5

"Worry about something?"

"Worry for something?"

Which sentence is grammatically right?

  • 1
    Both exist and are correct, but I'm not sure about, and would like to know, the difference. Personally I usually use 'worry about'. – Fantasier Apr 16 '14 at 18:13
  • 2
    There's also "worry at", which is, for example, what a dog does when chewing nervously on a bone. – BobRodes Apr 16 '14 at 19:08
3

Both are grammatically correct, and I've heard both used.

That said, I would lean toward using "Worry about something", because It's less vague. If I said, "I worry for John", it's possible (but not probable) that John has somehow hired you to worry.

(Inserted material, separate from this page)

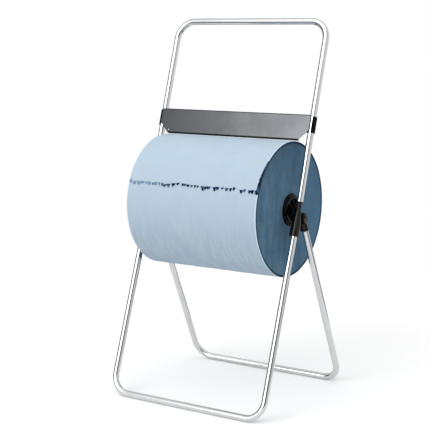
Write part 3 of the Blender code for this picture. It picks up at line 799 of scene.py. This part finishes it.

If, on the other hand, I said that I worry about John, then there's virtually no way to misinterpret the sentence. The subject of your worrying is John.

3

You usually say that you "worry about" something, rather than "worry for" it. At least, if the "something" here is a thing that could cause trouble. You can worry about money, worry about your health, worry about the future of the country, etc.

When you say you "worry for" something you mean that you are concerned, not that thing will do harm, but that it will suffer harm. That is, if you say, "I worry for Fred", that means that you are concerned that something bad will happen to Fred. If you say, "I worry about Fred", that could mean that you think that something bad will happen to Fred, or it could mean that you think Fred will do harm to you or others.

So for example: "Bob is threatening Sally. I worry about Bob." You think Bob may harm Sally. "I worry for Sally." You think Sally may be harmed. You could also say, "I worry about Sally", hence "about" here is ambiguous.

You can also "worry for" a period of time, e.g. "I worried about that for six months".

I'm sure you could "worry for" other things that could follow the preposition "for". Like you could say, "I worry for $10 an hour", meaning if someone pays you $10 you will do their worrying for them for an hour.